[GIVEN REQUEST] Every line of the material is to be repeated exactly as it stands.

[DATASET SECTION]
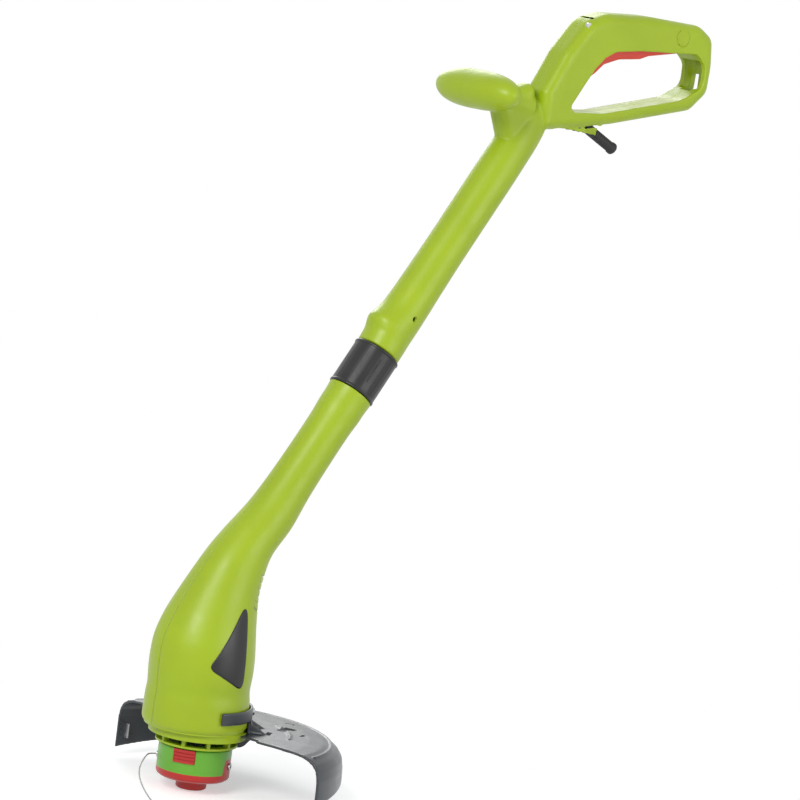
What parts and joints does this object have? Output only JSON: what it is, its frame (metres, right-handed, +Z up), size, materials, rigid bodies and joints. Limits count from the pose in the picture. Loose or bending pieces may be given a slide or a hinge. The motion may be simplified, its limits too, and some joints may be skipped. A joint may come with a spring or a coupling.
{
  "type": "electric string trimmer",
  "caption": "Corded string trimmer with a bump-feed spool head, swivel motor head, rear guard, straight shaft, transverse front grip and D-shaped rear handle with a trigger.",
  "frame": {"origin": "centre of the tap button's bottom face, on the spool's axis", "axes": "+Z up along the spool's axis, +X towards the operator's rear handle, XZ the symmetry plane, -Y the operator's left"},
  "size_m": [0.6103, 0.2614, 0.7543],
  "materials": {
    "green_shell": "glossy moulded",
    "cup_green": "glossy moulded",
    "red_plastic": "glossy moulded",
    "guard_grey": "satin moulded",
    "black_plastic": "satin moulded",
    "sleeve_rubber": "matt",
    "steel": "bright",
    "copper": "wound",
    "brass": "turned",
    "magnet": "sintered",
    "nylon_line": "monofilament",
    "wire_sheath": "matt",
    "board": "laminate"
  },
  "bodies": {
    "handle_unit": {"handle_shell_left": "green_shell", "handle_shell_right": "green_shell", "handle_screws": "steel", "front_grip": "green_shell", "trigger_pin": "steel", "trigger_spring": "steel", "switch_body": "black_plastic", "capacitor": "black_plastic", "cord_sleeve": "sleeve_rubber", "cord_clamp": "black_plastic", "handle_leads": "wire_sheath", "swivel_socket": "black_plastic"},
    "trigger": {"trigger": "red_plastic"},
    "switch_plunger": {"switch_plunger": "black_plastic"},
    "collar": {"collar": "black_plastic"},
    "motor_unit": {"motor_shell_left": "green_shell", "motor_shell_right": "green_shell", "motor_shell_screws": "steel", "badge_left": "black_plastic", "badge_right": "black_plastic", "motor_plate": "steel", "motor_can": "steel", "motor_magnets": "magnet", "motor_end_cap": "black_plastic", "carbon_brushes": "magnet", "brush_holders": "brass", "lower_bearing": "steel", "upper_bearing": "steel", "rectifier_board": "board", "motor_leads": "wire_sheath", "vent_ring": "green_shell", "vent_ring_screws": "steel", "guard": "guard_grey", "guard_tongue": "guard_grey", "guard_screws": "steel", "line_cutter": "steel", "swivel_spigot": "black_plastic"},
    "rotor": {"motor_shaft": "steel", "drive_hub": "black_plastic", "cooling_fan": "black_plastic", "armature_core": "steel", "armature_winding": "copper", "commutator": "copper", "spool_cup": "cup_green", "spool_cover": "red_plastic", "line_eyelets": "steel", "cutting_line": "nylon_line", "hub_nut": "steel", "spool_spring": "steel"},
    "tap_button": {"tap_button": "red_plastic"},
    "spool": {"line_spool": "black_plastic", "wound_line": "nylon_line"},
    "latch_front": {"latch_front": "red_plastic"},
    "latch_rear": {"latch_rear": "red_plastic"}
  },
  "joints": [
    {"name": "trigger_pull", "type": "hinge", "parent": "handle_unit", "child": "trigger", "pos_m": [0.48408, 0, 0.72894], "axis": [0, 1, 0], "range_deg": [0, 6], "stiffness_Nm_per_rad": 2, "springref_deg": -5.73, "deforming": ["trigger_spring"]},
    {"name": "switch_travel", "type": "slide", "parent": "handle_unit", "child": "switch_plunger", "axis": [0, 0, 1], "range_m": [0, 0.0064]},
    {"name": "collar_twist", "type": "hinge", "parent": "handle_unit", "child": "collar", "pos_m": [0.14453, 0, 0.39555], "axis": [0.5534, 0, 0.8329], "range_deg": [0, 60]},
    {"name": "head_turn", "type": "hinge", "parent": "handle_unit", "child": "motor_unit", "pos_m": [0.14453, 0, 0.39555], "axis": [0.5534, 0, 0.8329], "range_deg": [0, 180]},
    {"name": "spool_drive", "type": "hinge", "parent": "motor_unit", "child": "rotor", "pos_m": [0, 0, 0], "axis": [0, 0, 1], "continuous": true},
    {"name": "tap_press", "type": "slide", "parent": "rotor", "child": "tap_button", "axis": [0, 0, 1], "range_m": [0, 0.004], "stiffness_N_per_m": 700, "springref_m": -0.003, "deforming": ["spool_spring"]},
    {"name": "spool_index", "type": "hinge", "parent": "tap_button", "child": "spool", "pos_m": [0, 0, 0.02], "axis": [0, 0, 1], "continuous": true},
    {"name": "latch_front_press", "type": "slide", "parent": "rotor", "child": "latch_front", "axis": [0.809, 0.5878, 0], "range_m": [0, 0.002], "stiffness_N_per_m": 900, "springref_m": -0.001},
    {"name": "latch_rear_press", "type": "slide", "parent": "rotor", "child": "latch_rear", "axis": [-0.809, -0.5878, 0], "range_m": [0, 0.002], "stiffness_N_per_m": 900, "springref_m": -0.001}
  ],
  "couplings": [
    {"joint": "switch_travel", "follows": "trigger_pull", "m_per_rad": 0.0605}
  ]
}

[EXERCISE SOLUTION]
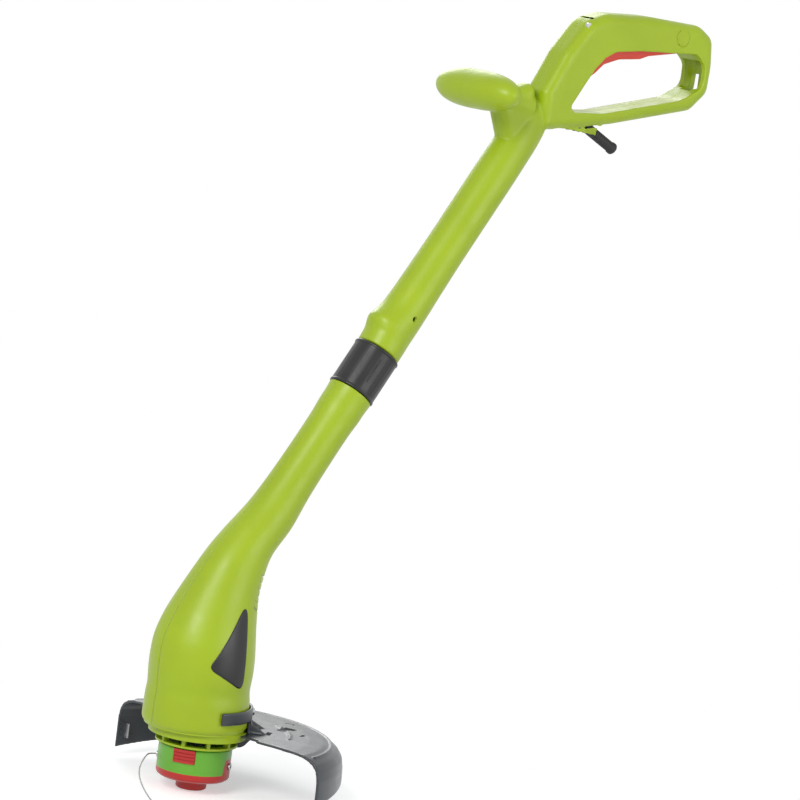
What parts and joints does this object have? Output only JSON: what it is, its frame (metres, right-handed, +Z up), size, materials, rigid bodies and joints. Limits count from the pose in the picture. Loose or bending pieces may be given a slide or a hinge. The motion may be simplified, its limits too, and some joints may be skipped. A joint may come with a spring or a coupling.
{
  "type": "electric string trimmer",
  "caption": "Corded string trimmer with a bump-feed spool head, swivel motor head, rear guard, straight shaft, transverse front grip and D-shaped rear handle with a trigger.",
  "frame": {"origin": "centre of the tap button's bottom face, on the spool's axis", "axes": "+Z up along the spool's axis, +X towards the operator's rear handle, XZ the symmetry plane, -Y the operator's left"},
  "size_m": [0.6103, 0.2614, 0.7543],
  "materials": {
    "green_shell": "glossy moulded",
    "cup_green": "glossy moulded",
    "red_plastic": "glossy moulded",
    "guard_grey": "satin moulded",
    "black_plastic": "satin moulded",
    "sleeve_rubber": "matt",
    "steel": "bright",
    "copper": "wound",
    "brass": "turned",
    "magnet": "sintered",
    "nylon_line": "monofilament",
    "wire_sheath": "matt",
    "board": "laminate"
  },
  "bodies": {
    "handle_unit": {"handle_shell_left": "green_shell", "handle_shell_right": "green_shell", "handle_screws": "steel", "front_grip": "green_shell", "trigger_pin": "steel", "trigger_spring": "steel", "switch_body": "black_plastic", "capacitor": "black_plastic", "cord_sleeve": "sleeve_rubber", "cord_clamp": "black_plastic", "handle_leads": "wire_sheath", "swivel_socket": "black_plastic"},
    "trigger": {"trigger": "red_plastic"},
    "switch_plunger": {"switch_plunger": "black_plastic"},
    "collar": {"collar": "black_plastic"},
    "motor_unit": {"motor_shell_left": "green_shell", "motor_shell_right": "green_shell", "motor_shell_screws": "steel", "badge_left": "black_plastic", "badge_right": "black_plastic", "motor_plate": "steel", "motor_can": "steel", "motor_magnets": "magnet", "motor_end_cap": "black_plastic", "carbon_brushes": "magnet", "brush_holders": "brass", "lower_bearing": "steel", "upper_bearing": "steel", "rectifier_board": "board", "motor_leads": "wire_sheath", "vent_ring": "green_shell", "vent_ring_screws": "steel", "guard": "guard_grey", "guard_tongue": "guard_grey", "guard_screws": "steel", "line_cutter": "steel", "swivel_spigot": "black_plastic"},
    "rotor": {"motor_shaft": "steel", "drive_hub": "black_plastic", "cooling_fan": "black_plastic", "armature_core": "steel", "armature_winding": "copper", "commutator": "copper", "spool_cup": "cup_green", "spool_cover": "red_plastic", "line_eyelets": "steel", "cutting_line": "nylon_line", "hub_nut": "steel", "spool_spring": "steel"},
    "tap_button": {"tap_button": "red_plastic"},
    "spool": {"line_spool": "black_plastic", "wound_line": "nylon_line"},
    "latch_front": {"latch_front": "red_plastic"},
    "latch_rear": {"latch_rear": "red_plastic"}
  },
  "joints": [
    {"name": "trigger_pull", "type": "hinge", "parent": "handle_unit", "child": "trigger", "pos_m": [0.48408, 0, 0.72894], "axis": [0, 1, 0], "range_deg": [0, 6], "stiffness_Nm_per_rad": 2, "springref_deg": -5.73, "deforming": ["trigger_spring"]},
    {"name": "switch_travel", "type": "slide", "parent": "handle_unit", "child": "switch_plunger", "axis": [0, 0, 1], "range_m": [0, 0.0064]},
    {"name": "collar_twist", "type": "hinge", "parent": "handle_unit", "child": "collar", "pos_m": [0.14453, 0, 0.39555], "axis": [0.5534, 0, 0.8329], "range_deg": [0, 60]},
    {"name": "head_turn", "type": "hinge", "parent": "handle_unit", "child": "motor_unit", "pos_m": [0.14453, 0, 0.39555], "axis": [0.5534, 0, 0.8329], "range_deg": [0, 180]},
    {"name": "spool_drive", "type": "hinge", "parent": "motor_unit", "child": "rotor", "pos_m": [0, 0, 0], "axis": [0, 0, 1], "continuous": true},
    {"name": "tap_press", "type": "slide", "parent": "rotor", "child": "tap_button", "axis": [0, 0, 1], "range_m": [0, 0.004], "stiffness_N_per_m": 700, "springref_m": -0.003, "deforming": ["spool_spring"]},
    {"name": "spool_index", "type": "hinge", "parent": "tap_button", "child": "spool", "pos_m": [0, 0, 0.02], "axis": [0, 0, 1], "continuous": true},
    {"name": "latch_front_press", "type": "slide", "parent": "rotor", "child": "latch_front", "axis": [0.809, 0.5878, 0], "range_m": [0, 0.002], "stiffness_N_per_m": 900, "springref_m": -0.001},
    {"name": "latch_rear_press", "type": "slide", "parent": "rotor", "child": "latch_rear", "axis": [-0.809, -0.5878, 0], "range_m": [0, 0.002], "stiffness_N_per_m": 900, "springref_m": -0.001}
  ],
  "couplings": [
    {"joint": "switch_travel", "follows": "trigger_pull", "m_per_rad": 0.0605}
  ]
}